**OBJECTIVE**. Everything from the line with "ball_middle = clinch_z" through the line with "in imported if" should be repeated exactly, both of those lines included, and nothing else.

**SOURCE RECORDS**.

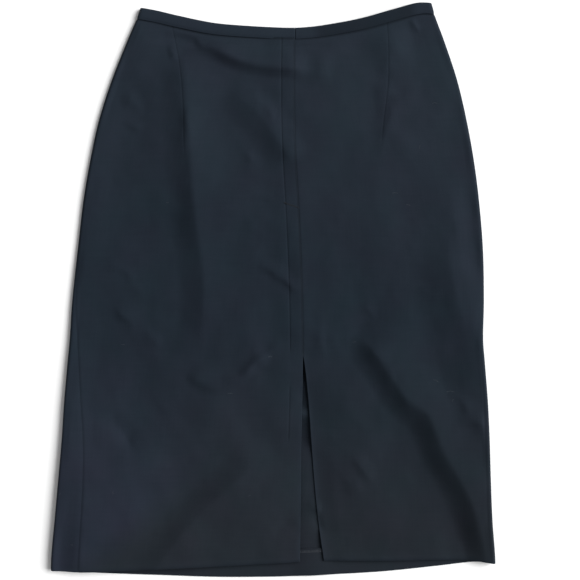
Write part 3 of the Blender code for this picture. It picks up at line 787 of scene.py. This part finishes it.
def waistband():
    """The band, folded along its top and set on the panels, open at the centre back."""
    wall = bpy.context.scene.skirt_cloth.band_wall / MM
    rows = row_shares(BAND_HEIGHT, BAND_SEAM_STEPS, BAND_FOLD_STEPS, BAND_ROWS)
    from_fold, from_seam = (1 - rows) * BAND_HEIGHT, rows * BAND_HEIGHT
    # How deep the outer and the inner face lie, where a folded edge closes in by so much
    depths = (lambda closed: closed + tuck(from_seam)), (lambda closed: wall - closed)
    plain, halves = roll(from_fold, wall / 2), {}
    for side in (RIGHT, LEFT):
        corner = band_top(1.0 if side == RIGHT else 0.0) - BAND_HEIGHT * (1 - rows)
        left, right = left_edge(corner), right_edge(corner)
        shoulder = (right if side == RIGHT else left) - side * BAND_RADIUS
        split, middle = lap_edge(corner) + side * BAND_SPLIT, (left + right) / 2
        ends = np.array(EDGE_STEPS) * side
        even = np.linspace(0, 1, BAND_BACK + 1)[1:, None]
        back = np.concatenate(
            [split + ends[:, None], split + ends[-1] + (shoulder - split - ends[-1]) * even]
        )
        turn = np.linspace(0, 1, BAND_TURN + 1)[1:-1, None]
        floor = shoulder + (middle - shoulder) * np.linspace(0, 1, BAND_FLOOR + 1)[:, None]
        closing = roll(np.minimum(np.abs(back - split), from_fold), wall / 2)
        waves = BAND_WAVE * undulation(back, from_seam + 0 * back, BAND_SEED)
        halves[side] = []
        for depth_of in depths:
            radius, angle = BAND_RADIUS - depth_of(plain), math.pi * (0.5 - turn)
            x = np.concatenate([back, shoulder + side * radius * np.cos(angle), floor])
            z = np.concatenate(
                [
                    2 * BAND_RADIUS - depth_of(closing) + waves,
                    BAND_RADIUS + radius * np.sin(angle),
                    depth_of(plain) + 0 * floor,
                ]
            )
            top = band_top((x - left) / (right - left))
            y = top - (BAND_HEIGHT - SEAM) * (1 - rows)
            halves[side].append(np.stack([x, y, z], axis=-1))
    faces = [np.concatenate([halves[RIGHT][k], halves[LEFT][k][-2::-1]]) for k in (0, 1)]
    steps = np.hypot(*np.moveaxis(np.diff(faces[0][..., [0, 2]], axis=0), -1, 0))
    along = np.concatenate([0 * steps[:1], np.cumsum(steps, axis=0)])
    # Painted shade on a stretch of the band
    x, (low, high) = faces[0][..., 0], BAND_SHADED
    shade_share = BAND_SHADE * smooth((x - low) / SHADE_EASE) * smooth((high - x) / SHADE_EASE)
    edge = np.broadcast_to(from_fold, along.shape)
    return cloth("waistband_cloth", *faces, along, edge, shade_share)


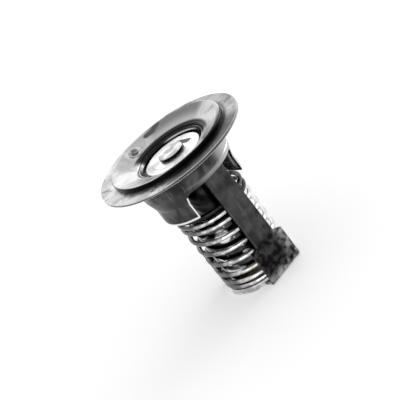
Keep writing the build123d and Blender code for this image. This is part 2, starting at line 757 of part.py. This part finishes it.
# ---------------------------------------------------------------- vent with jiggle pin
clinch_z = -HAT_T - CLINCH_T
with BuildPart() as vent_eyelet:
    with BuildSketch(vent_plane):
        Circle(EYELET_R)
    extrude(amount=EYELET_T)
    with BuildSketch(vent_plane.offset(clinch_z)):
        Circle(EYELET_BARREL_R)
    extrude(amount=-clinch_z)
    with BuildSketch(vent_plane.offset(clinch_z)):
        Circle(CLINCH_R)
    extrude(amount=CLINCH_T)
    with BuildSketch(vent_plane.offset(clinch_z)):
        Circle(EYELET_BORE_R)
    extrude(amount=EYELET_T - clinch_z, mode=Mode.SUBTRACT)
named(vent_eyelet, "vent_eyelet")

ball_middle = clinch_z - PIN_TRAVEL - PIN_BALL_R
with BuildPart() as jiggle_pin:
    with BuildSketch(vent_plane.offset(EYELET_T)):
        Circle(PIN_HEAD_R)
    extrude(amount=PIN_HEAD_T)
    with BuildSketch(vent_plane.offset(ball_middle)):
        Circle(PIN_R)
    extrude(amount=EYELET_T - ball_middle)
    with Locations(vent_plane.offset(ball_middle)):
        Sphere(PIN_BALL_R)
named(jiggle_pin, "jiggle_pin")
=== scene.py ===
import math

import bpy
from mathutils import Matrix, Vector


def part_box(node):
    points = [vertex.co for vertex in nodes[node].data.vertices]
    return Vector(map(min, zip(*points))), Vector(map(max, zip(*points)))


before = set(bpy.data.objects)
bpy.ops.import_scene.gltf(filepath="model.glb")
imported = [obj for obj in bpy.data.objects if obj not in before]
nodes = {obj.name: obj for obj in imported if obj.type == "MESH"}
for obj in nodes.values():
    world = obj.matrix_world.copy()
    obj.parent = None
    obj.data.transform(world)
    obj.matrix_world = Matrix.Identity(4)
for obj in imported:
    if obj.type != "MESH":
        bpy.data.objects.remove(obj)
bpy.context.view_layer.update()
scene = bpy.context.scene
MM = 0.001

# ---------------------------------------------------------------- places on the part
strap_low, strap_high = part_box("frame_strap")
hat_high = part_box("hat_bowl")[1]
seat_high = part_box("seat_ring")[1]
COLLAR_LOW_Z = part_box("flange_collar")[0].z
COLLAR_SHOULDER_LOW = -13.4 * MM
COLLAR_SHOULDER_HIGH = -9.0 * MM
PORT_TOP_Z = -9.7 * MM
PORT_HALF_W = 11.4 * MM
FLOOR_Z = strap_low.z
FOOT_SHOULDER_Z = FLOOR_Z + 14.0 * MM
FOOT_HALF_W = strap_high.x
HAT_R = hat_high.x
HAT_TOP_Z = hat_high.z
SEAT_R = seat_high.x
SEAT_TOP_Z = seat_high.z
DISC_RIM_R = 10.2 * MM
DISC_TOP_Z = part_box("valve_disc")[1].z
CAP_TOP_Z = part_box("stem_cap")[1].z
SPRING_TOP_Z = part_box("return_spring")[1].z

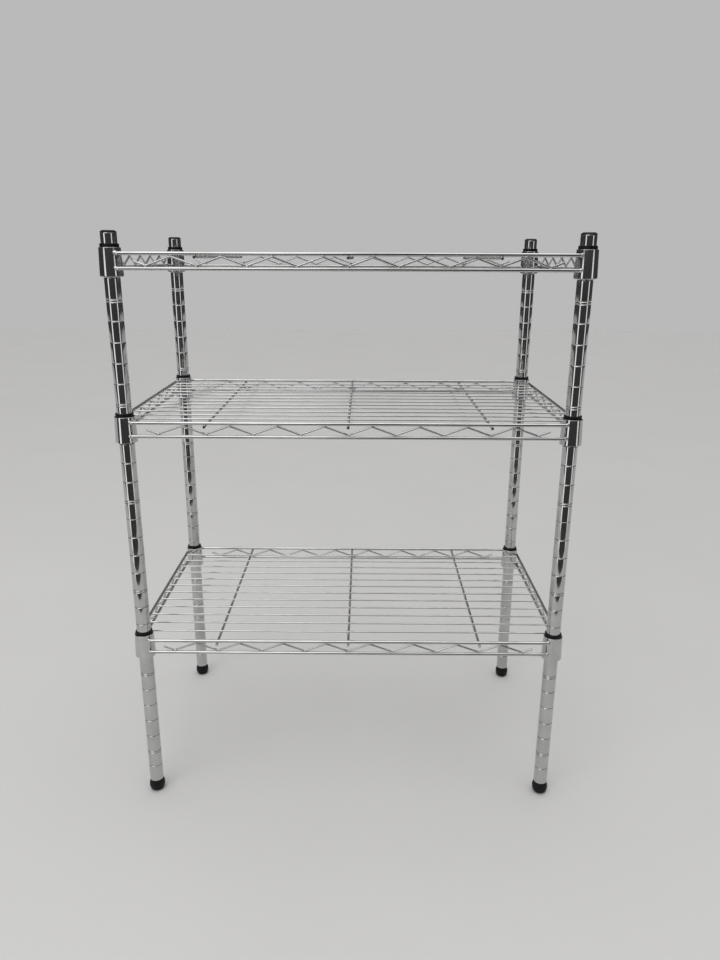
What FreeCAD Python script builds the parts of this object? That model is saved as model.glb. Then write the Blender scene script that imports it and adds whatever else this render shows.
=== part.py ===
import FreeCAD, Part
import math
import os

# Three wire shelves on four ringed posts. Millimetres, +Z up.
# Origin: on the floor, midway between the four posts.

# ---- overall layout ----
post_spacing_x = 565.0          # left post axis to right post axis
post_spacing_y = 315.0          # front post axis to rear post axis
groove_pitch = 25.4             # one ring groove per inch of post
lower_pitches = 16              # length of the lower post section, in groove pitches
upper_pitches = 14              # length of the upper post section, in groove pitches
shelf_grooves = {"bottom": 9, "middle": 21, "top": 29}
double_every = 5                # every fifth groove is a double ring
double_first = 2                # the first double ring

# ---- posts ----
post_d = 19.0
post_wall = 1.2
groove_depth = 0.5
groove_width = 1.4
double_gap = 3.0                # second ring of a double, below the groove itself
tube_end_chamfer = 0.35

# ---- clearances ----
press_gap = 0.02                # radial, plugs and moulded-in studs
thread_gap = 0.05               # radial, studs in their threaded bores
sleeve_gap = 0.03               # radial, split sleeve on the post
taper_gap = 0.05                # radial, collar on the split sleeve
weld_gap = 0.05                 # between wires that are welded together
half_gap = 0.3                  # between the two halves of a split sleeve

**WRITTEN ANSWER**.
ball_middle = clinch_z - PIN_TRAVEL - PIN_BALL_R
with BuildPart() as jiggle_pin:
    with BuildSketch(vent_plane.offset(EYELET_T)):
        Circle(PIN_HEAD_R)
    extrude(amount=PIN_HEAD_T)
    with BuildSketch(vent_plane.offset(ball_middle)):
        Circle(PIN_R)
    extrude(amount=EYELET_T - ball_middle)
    with Locations(vent_plane.offset(ball_middle)):
        Sphere(PIN_BALL_R)
named(jiggle_pin, "jiggle_pin")
=== scene.py ===
import math

import bpy
from mathutils import Matrix, Vector


def part_box(node):
    points = [vertex.co for vertex in nodes[node].data.vertices]
    return Vector(map(min, zip(*points))), Vector(map(max, zip(*points)))


before = set(bpy.data.objects)
bpy.ops.import_scene.gltf(filepath="model.glb")
imported = [obj for obj in bpy.data.objects if obj not in before]
nodes = {obj.name: obj for obj in imported if obj.type == "MESH"}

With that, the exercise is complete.